-------- GIVEN INFORMATION --------
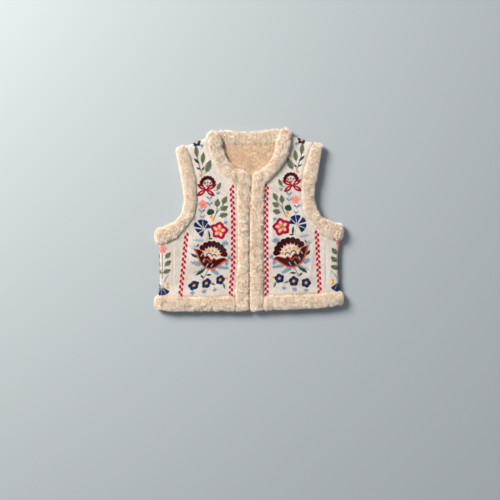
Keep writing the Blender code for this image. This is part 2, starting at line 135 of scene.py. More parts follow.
floor_mesh = bpy.data.meshes.new("floor")
half_floor = 0.5 * FLOOR_SIDE
floor_corners = [(-half_floor, -half_floor, 0.0), (half_floor, -half_floor, 0.0),
                 (half_floor, half_floor, 0.0), (-half_floor, half_floor, 0.0)]
floor_mesh.from_pydata(floor_corners, [], [(0, 1, 2, 3)])
floor = bpy.data.objects.new("floor", floor_mesh)
bpy.context.scene.collection.objects.link(floor)
plaster, plaster_tree, plaster_shader = new_material("pale matt plaster")
plaster_shader.inputs["Base Color"].default_value = linear("#9CA5AC")
plaster_shader.inputs["Roughness"].default_value = 0.85
floor_mesh.materials.append(plaster)


# Suede shells: each front with its side panel, and the back. The cloth is faux suede with
# pile bonded behind it, about 6 mm thick in all, and lies in two layers with soft creases.
VOXEL = 0.0021
SHELL_SMOOTHING = 5
SHELL_REST = 0.0002
SHELL_KEPT = 0.40
CREASED_FACING = 0.1
CREASED_SPAN = 0.5


def thick_copy(name, node_names, voxel, sewn=False):
    """One evenly meshed closed copy of CAD nodes, its seams closed by the remeshing. With
    sewn, wider seams between its bands are closed first."""
    bm = bmesh.new()
    starts = []
    for node_name in node_names:
        starts.append((len(bm.verts), node_name))
        bm.from_mesh(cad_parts[node_name].data)
    bm.verts.ensure_lookup_table()
    if sewn:
        close_seams(bm, starts)
    bmesh.ops.remove_doubles(bm, verts=bm.verts, dist=0.00001)
    mesh = bpy.data.meshes.new(name)
    bm.to_mesh(mesh)
    bm.free()
    thing = bpy.data.objects.new(name, mesh)
    bpy.context.scene.collection.objects.link(thing)
    remesh = thing.modifiers.new("remesh", "REMESH")
    remesh.mode = "VOXEL"
    remesh.voxel_size = voxel
    bake_modifiers(thing)
    return thing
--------
▶ **EXERCISE AIM**:
Write the material out again in its entirety, exactly as shown.

▶ **REPLY TO THE EXERCISE**:
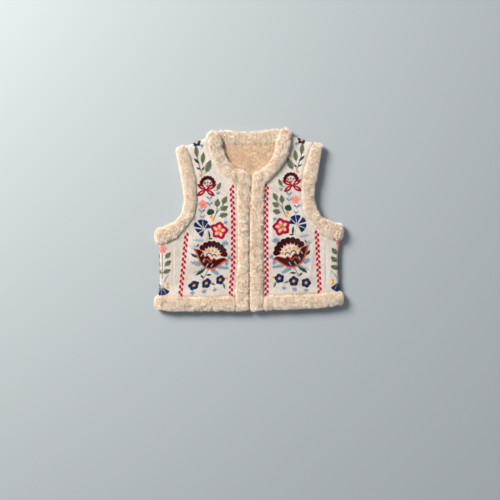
Keep writing the Blender code for this image. This is part 2, starting at line 135 of scene.py. More parts follow.
floor_mesh = bpy.data.meshes.new("floor")
half_floor = 0.5 * FLOOR_SIDE
floor_corners = [(-half_floor, -half_floor, 0.0), (half_floor, -half_floor, 0.0),
                 (half_floor, half_floor, 0.0), (-half_floor, half_floor, 0.0)]
floor_mesh.from_pydata(floor_corners, [], [(0, 1, 2, 3)])
floor = bpy.data.objects.new("floor", floor_mesh)
bpy.context.scene.collection.objects.link(floor)
plaster, plaster_tree, plaster_shader = new_material("pale matt plaster")
plaster_shader.inputs["Base Color"].default_value = linear("#9CA5AC")
plaster_shader.inputs["Roughness"].default_value = 0.85
floor_mesh.materials.append(plaster)


# Suede shells: each front with its side panel, and the back. The cloth is faux suede with
# pile bonded behind it, about 6 mm thick in all, and lies in two layers with soft creases.
VOXEL = 0.0021
SHELL_SMOOTHING = 5
SHELL_REST = 0.0002
SHELL_KEPT = 0.40
CREASED_FACING = 0.1
CREASED_SPAN = 0.5


def thick_copy(name, node_names, voxel, sewn=False):
    """One evenly meshed closed copy of CAD nodes, its seams closed by the remeshing. With
    sewn, wider seams between its bands are closed first."""
    bm = bmesh.new()
    starts = []
    for node_name in node_names:
        starts.append((len(bm.verts), node_name))
        bm.from_mesh(cad_parts[node_name].data)
    bm.verts.ensure_lookup_table()
    if sewn:
        close_seams(bm, starts)
    bmesh.ops.remove_doubles(bm, verts=bm.verts, dist=0.00001)
    mesh = bpy.data.meshes.new(name)
    bm.to_mesh(mesh)
    bm.free()
    thing = bpy.data.objects.new(name, mesh)
    bpy.context.scene.collection.objects.link(thing)
    remesh = thing.modifiers.new("remesh", "REMESH")
    remesh.mode = "VOXEL"
    remesh.voxel_size = voxel
    bake_modifiers(thing)
    return thing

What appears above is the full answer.